Their favourite times of day for hunting is dusk and dawn, and they feed by either grabbing their prey with their arms or smothering it with their skirt (the webbed areas between their arms). Just like all other octopus species, the coconut octopus has a venomous bite, and one bite will quickly paralyse its prey. They can also use their beak to drill into hard shells like clams, and inject their venom before sucking the paralysed animal out of the drill hole.
Although they are venomous, the venom poses no threat to humans, unlike their more (unfairly) infamous relative, the ‘blue ringed octopus’.
Where can I Dive with a Coconut Octopus?
Just like most other marine creatures, coconut octopus are seasonal, however, the seasons are random. During some times of the year we will see them every other day, while at other times we may go for weeks or months without seeing one.

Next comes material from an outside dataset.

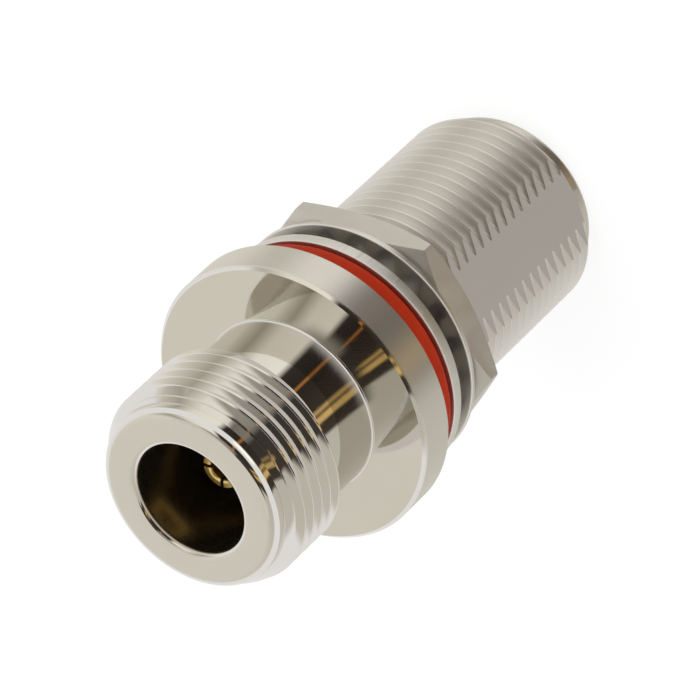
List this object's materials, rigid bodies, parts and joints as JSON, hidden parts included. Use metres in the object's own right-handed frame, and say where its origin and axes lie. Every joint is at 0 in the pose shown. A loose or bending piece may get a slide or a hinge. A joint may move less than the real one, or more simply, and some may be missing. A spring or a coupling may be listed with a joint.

Because they like sandy environments, the best place to find them is on the North Sulawesi mainland while muck diving.
Although they are not nocturnal, we seem to have better luck finding them at night, so your best bet would be to join one of our popular muck diving night dives. Even if we don’t find one, you have a very good chance of spotting other incredible cephalopods such as pygmy cuttlefish, long armed octopus, and the bobtail squid.
Photographing Coconut Octopus.
Because coconut octopus are very inquisitive, they are fairly easy to photograph, often sticking around in one spot for an extended period of time. They also make very good subjects for behavioural photography as they are almost always holding a shell, and if they aren’t you can probably bet that they are looking for one.
Despite the fact it sticks around while you are busy taking pictures, you should still follow the basic rules of photography etiquette, and not take too many shots with a high powered flash. They will still get stressed out if you keep flashing them, and too much light exposure could temporarily stun them, leaving them open to predation.